Written exercise:
Answer with one number: how many lines hold the string "parts".

----------

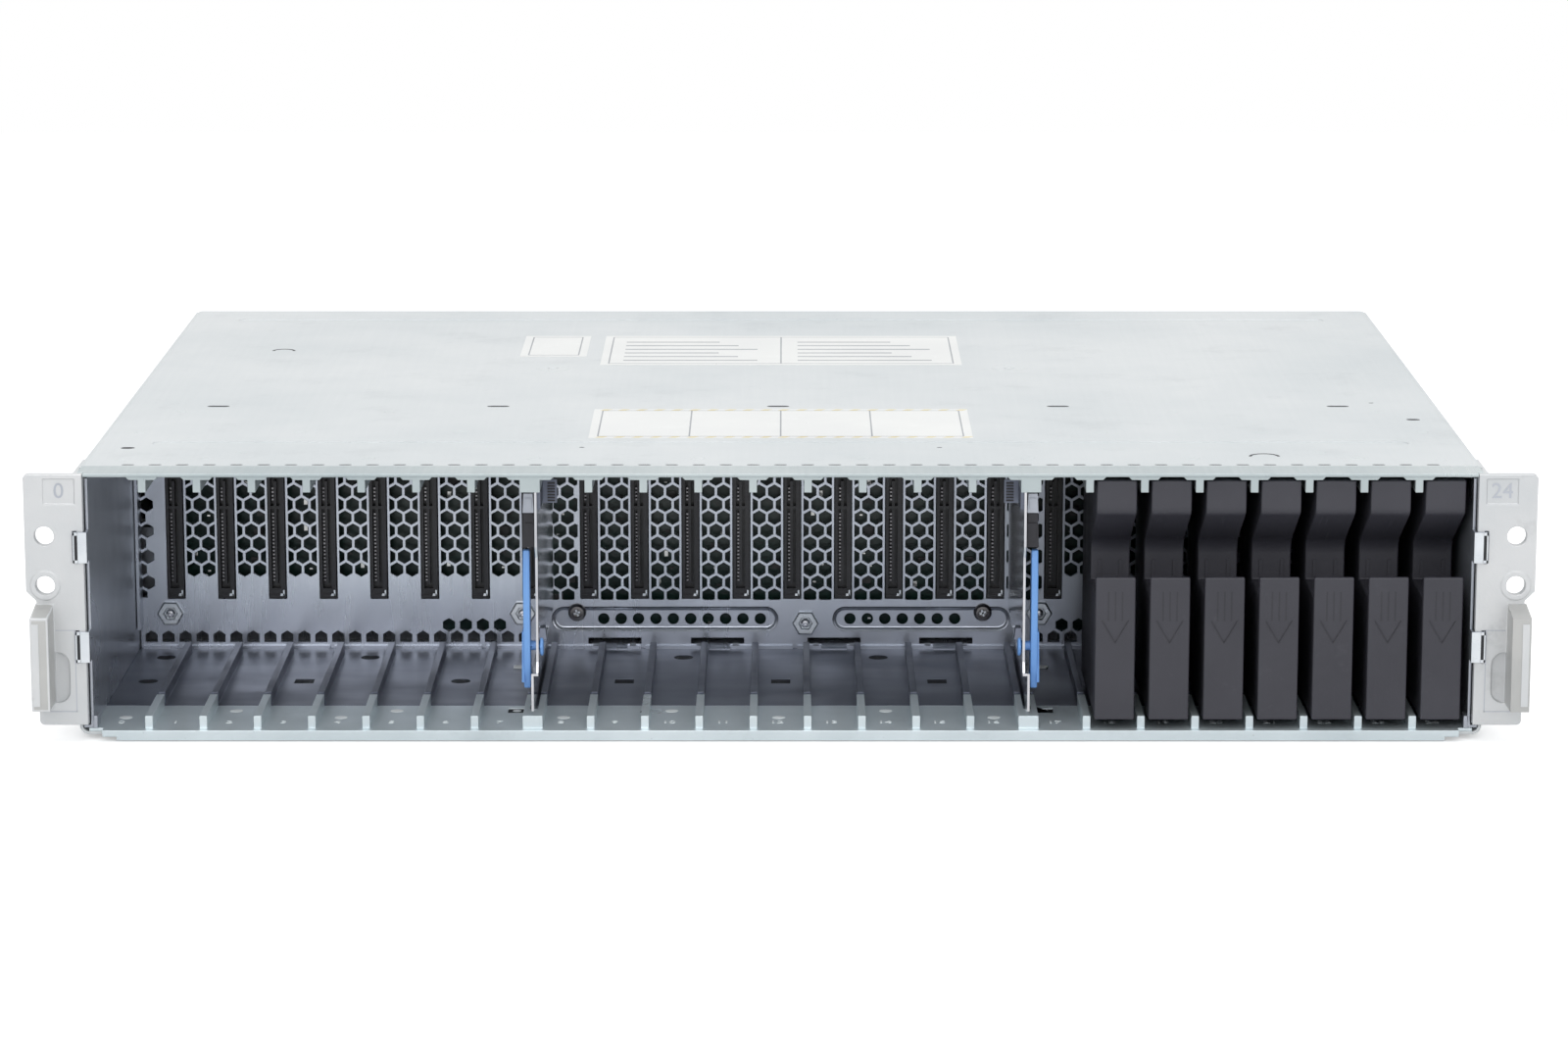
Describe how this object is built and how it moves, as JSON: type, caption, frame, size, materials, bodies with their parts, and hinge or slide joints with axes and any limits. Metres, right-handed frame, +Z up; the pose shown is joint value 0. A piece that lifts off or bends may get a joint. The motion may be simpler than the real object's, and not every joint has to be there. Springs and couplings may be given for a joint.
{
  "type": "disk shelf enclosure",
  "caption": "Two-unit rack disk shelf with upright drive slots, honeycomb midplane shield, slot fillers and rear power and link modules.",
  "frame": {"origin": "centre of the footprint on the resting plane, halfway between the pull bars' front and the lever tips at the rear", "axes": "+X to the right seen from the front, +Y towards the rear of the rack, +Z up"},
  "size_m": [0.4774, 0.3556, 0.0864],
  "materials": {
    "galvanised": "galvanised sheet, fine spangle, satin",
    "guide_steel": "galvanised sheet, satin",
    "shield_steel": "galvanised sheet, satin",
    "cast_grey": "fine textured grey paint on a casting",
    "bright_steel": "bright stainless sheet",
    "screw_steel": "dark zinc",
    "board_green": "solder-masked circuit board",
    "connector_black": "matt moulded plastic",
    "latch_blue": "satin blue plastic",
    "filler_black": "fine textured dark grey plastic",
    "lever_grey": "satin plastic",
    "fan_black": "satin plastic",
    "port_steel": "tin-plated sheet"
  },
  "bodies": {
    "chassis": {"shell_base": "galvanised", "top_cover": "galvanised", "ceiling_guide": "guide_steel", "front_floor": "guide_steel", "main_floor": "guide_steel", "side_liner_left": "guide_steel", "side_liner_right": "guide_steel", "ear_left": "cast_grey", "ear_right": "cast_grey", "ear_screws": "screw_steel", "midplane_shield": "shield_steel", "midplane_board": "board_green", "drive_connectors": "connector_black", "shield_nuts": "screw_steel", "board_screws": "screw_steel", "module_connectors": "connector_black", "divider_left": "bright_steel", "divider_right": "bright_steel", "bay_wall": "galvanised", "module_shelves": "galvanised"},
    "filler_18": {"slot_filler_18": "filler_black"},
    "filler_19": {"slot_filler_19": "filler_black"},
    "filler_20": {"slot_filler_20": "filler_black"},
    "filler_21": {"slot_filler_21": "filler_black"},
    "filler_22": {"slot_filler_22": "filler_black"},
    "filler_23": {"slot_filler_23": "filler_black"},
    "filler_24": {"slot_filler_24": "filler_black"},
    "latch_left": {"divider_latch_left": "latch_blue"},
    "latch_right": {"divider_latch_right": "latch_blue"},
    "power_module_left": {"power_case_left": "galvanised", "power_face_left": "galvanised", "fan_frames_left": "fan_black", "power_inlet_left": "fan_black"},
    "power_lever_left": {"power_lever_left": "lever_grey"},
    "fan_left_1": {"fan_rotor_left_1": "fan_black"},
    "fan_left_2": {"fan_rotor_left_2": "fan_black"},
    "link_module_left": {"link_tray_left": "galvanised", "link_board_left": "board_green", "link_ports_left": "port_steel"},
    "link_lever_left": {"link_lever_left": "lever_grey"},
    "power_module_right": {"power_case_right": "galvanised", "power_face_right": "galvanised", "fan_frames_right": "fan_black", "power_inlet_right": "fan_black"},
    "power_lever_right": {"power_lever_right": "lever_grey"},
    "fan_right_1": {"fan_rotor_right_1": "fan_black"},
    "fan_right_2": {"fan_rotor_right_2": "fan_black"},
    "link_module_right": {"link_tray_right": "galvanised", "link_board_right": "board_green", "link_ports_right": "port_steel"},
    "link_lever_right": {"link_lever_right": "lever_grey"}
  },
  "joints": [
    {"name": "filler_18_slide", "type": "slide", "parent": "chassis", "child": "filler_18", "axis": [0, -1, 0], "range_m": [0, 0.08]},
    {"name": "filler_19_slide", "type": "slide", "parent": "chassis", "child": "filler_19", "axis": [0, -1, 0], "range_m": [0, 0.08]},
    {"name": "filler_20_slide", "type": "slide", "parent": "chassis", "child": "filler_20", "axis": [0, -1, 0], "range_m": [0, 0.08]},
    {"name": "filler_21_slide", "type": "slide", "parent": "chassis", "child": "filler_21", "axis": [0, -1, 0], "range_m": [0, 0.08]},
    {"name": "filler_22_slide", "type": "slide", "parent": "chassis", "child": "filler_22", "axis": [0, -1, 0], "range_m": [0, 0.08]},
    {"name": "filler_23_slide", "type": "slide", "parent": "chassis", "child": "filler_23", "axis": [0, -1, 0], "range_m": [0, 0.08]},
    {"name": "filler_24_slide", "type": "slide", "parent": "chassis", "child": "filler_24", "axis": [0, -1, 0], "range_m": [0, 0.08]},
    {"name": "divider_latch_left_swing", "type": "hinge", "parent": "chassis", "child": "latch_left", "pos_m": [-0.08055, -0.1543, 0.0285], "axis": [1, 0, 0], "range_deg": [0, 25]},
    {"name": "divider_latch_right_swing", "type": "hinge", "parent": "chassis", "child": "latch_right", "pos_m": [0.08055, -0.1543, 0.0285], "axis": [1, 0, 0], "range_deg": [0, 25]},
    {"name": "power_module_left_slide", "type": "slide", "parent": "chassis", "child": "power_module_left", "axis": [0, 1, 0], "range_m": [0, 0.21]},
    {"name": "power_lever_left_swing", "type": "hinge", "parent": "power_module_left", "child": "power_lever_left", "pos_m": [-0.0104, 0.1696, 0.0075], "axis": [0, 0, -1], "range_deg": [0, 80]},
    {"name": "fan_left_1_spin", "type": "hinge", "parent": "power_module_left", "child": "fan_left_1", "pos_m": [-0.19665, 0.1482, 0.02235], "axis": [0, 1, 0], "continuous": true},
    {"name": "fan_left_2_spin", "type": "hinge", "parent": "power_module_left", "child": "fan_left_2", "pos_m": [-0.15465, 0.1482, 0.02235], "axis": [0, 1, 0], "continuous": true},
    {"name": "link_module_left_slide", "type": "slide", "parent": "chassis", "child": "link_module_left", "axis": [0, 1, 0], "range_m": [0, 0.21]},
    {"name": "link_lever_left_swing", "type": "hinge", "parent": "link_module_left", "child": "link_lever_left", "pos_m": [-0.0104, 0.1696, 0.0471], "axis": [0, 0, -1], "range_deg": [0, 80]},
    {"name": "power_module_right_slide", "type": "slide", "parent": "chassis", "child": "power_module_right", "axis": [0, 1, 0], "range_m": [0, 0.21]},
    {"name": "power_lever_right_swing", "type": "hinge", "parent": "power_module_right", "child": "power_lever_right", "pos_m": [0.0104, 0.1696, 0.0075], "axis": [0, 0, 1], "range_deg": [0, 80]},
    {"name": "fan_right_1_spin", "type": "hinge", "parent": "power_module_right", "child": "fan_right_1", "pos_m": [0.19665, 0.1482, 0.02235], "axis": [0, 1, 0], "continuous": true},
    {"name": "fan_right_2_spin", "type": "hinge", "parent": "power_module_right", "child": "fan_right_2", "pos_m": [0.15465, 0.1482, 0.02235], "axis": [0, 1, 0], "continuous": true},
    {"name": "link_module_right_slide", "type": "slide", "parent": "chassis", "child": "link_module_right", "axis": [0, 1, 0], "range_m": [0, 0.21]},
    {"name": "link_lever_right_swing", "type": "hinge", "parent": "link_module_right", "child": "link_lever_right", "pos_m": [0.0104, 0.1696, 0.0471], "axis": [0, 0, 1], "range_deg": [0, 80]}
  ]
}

----------

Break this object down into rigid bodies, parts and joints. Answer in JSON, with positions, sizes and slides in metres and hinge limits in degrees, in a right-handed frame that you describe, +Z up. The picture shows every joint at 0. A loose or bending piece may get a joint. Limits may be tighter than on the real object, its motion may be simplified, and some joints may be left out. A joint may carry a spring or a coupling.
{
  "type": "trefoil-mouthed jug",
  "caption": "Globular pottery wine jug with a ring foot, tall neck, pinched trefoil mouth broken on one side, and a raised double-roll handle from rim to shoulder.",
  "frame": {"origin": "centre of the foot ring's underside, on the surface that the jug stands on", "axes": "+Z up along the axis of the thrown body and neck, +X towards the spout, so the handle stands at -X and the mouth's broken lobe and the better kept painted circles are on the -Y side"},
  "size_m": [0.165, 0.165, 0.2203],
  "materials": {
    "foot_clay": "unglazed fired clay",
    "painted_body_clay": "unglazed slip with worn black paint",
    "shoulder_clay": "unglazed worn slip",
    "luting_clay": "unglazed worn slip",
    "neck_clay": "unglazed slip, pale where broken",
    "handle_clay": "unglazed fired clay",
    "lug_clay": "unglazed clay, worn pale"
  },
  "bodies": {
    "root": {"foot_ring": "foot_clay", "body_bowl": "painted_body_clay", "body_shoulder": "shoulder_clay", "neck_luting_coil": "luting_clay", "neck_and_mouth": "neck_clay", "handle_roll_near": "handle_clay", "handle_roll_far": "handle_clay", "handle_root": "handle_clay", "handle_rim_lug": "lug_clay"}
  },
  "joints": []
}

----------

Response to this task:
2